## Exercise details
Which lines contain the string "objects"? Please list every one of them.

## Information supplied
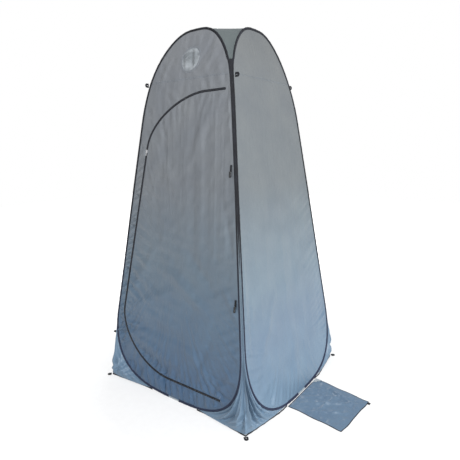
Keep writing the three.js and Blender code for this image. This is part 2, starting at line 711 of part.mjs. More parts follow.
// The hem's line on the ground, from one hoop round the corner to the next.
function hem(wall, next) {
  const start = widthAt(GUSSET_OUTLINE, HEM_HEIGHT) + 2;
  const rows = [0, HEM_HEIGHT].map((z) => {
    const place = (wallHere, x) => onWall(wallHere, x, HEM_HEIGHT).setZ(z);
    const corner = cornerPoint(wall, next, 0).setZ(z);
    return [place(wall, start), place(wall, start + 60), corner,
      place(next, -start - 60), place(next, -start)];
  });
  return sheetFromRows(rows, HEM_THICKNESS);
}

for (let i = 0; i < WALLS.length; i++) {
  const wall = WALLS[i];
  const next = WALLS[(i + 1) % WALLS.length];
  const corner = `${wall.name}_${next.name}`;
  addPart(`${corner}_gusset`, gusset(wall, next), WALL_CLOTH);
  addPart(`${corner}_hem`, hem(wall, next), BLACK_BINDING);
  const ground = cornerPoint(wall, next, 0);
  const outward = Math.atan2(ground.y, ground.x);
  const pegLoop = webbingLoop().translate(HEM_THICKNESS + 1, 0, 0).rotateZ(outward);
  addPart(`${corner}_peg_loop`, pegLoop.translate(ground.x, ground.y, 0), BLACK_WEBBING);
}

// Loops that stand out from the hoops, for guy lines.
function standingLoop(wall, x, z, upright) {
  const loop = webbingLoop().translate(0, 0, -WEBBING / 2);
  if (upright) loop.rotateX(Math.PI / 2);
  loop.translate(SLEEVE_RADIUS + LOOP_STANDOFF, 0, 0).rotateZ(wall.turn - Math.PI / 2);
  const foot = onWall(wall, x, z);
  return loop.translate(foot.x, foot.y, foot.z);
}

for (const wall of WALLS) {
  const x = -widthAt(HOOP_OUTLINE, GUY_LOOP_Z);
  addPart(`${wall.name}_guy_loop`, standingLoop(wall, x, GUY_LOOP_Z, true), BLACK_WEBBING);
}

const SIDE_LOOP_X = widthAt(HOOP_OUTLINE, SIDE_LOOP_Z);
addPart("left_side_loop", standingLoop(LEFT, SIDE_LOOP_X, SIDE_LOOP_Z, false), BLACK_WEBBING);

// ---- Door ties ----------------------------------------------------------------------------

for (const [name, z] of [["upper", TIE_UPPER_Z], ["lower", TIE_LOWER_Z]]) {
  const x = widthAt(HOOP_OUTLINE, z) - TIE_FROM_HOOP;
  const lie = Math.atan(LEAN_PER_MM);
  const place = onWall(FRONT, x, z, CLOTH / 2 + 0.5);
  const strap = boxBetween([-TIE_STRAP_WIDTH / 2, -WEBBING, -TIE_STRAP_LENGTH],
    [TIE_STRAP_WIDTH / 2, 0, 0]);
  const profile = [[0, 0], [3, 0.4], [TOGGLE_RADIUS, 3], [TOGGLE_RADIUS, TOGGLE_LENGTH - 3],
    [3, TOGGLE_LENGTH - 0.4], [0, TOGGLE_LENGTH]].map(([r, h]) => new THREE.Vector2(r, h));
  const toggle = new THREE.LatheGeometry(profile, ROUND_SIDES).rotateX(Math.PI / 2);
  toggle.translate(0, -TOGGLE_RADIUS - 0.4, -TIE_STRAP_LENGTH - TOGGLE_LENGTH - GAP);
  for (const piece of [strap, toggle]) piece.rotateX(-lie).translate(place.x, place.y, place.z);
  addPart(`${name}_tie_strap`, strap, BLACK_WEBBING);
  addPart(`${name}_tie_toggle`, toggle, BLACK_PLASTIC);
}

// ---- Carry bag, lying flat beside the right wall ------------------------------------------

const bagShape = new THREE.Shape(BAG_CORNERS.map(([x, y]) => new THREE.Vector2(x, y)));
const bagOptions = { depth: BAG_THICKNESS, bevelEnabled: false };
addPart("carry_bag", new THREE.ExtrudeGeometry(bagShape, bagOptions), WALL_CLOTH);

const [bagFarX, bagFarY] = BAG_CORNERS[2];
const bagTab = boxBetween([GAP + 1, -BAG_TAB_LENGTH - 4, 0],
  [GAP + 1 + BAG_TAB_WIDTH, -4, WEBBING]);
addPart("carry_bag_tab", bagTab.translate(bagFarX, bagFarY, 0), BLACK_WEBBING);

// ---- Origin: the middle of the ground outline ---------------------------------------------

const middle = new THREE.Box3().setFromObject(group).getCenter(new THREE.Vector3());
group.position.set(-middle.x, -middle.y, 0);

export default group;
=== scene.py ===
"""A pop-up changing tent: cloth walls between sprung hoops, with a zipped door and a carry bag."""
import math

import bmesh
import bpy
import numpy as np
from mathutils import Matrix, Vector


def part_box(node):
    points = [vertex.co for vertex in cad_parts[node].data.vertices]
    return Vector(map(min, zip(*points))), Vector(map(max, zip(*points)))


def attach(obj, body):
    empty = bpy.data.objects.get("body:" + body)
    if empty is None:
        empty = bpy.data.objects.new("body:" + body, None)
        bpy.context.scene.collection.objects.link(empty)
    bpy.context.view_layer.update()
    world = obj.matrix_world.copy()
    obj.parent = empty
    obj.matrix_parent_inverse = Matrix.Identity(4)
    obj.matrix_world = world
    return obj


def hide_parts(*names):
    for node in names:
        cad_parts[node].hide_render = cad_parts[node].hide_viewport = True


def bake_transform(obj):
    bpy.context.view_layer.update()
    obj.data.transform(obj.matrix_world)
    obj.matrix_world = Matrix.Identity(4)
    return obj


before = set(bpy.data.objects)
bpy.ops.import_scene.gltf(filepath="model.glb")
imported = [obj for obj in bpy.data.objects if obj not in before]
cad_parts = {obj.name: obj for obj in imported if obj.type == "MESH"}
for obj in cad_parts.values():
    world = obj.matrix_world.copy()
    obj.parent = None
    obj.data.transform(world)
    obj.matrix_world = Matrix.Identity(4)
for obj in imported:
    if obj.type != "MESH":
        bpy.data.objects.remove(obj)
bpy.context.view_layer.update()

# ---- Sizes, in metres ---------------------------------------------------------------------


def middle(node):
    low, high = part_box(node)
    return [(a + b) / 2 for a, b in zip(low, high)]


# The upright axis that the four walls stand round.
AXIS = np.array([middle("front_hoop_sleeve")[0], middle("right_hoop_sleeve")[1], 0.0])

# The walls lean in as a straight line, then bow in more towards the top.
LEAN_START_Z, LEAN_START_DISTANCE, LEAN = 0.3, 0.4577, 0.13
BOW_START_Z, BOW = 1.45, 0.3

# Each wall: its turn round the axis, and how far its hoop stands out at the foot and the top.
WALLS = {
    "front": (0.0, -0.041, 0.0),
    "right": (math.pi / 2, 0.024, 0.026),
    "rear": (math.pi, -0.014, 0.008),
    "left": (math.pi * 1.5, -0.010, 0.008),
}
WALL_NAMES = list(WALLS)

HOOP_LOW_Z, HOOP_HIGH_Z = 0.0056, 1.894
FOOT_ARC_Z, TOP_ARC_Z = 0.42, 1.62
ARC_POWER_X, ARC_POWER_Z = 3, 2.4
PARTING_Z, HOOP_INSET_TOP, HOOP_INSET_FOOT = 1.1, 0.0082, 0.014

SLEEVE_RADIUS = 0.0038
SLEEVE_LIP = 0.0080
PATCH_HALF = 0.0372
PANEL_INSET = 0.0038
GUSSET_INSET = 0.0040
SEAM_Z = 1.65
CLOTH_THICKNESS = 0.0006

FOLD_TOP, FOLD_FOOT = (0.248, 1.581), (0.322, 0.112)
ZIP_TOP_BEND, ZIP_SIDE_TOP = (0.130, 1.580), (-0.252, 1.320)
ZIP_SIDE_FOOT, ZIP_FOOT_BEND = (-0.376, 0.440), (-0.020, 0.113)
ZIP_TAPE_FROM, ZIP_TAPE_TO = 0.0008, 0.0060
CLOTH_FROM_ZIP = 0.0042

WINDOW_Z, WINDOW_RADIUS, WINDOW_RING = 1.745, 0.056, 0.011
GROUND_CORNER, GUSSET_TOP_Z, HEM_HEIGHT = 0.478, 1.05, 0.008
ROOF_FOOT_Z = 1.7
GUY_Z, SIDE_LOOP_Z = 1.64, 0.254
UPPER_TIE_Z, LOWER_TIE_Z = 1.236, 0.626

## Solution
    empty = bpy.data.objects.get("body:" + body)
        empty = bpy.data.objects.new("body:" + body, None)
        bpy.context.scene.collection.objects.link(empty)
before = set(bpy.data.objects)
imported = [obj for obj in bpy.data.objects if obj not in before]
        bpy.data.objects.remove(obj)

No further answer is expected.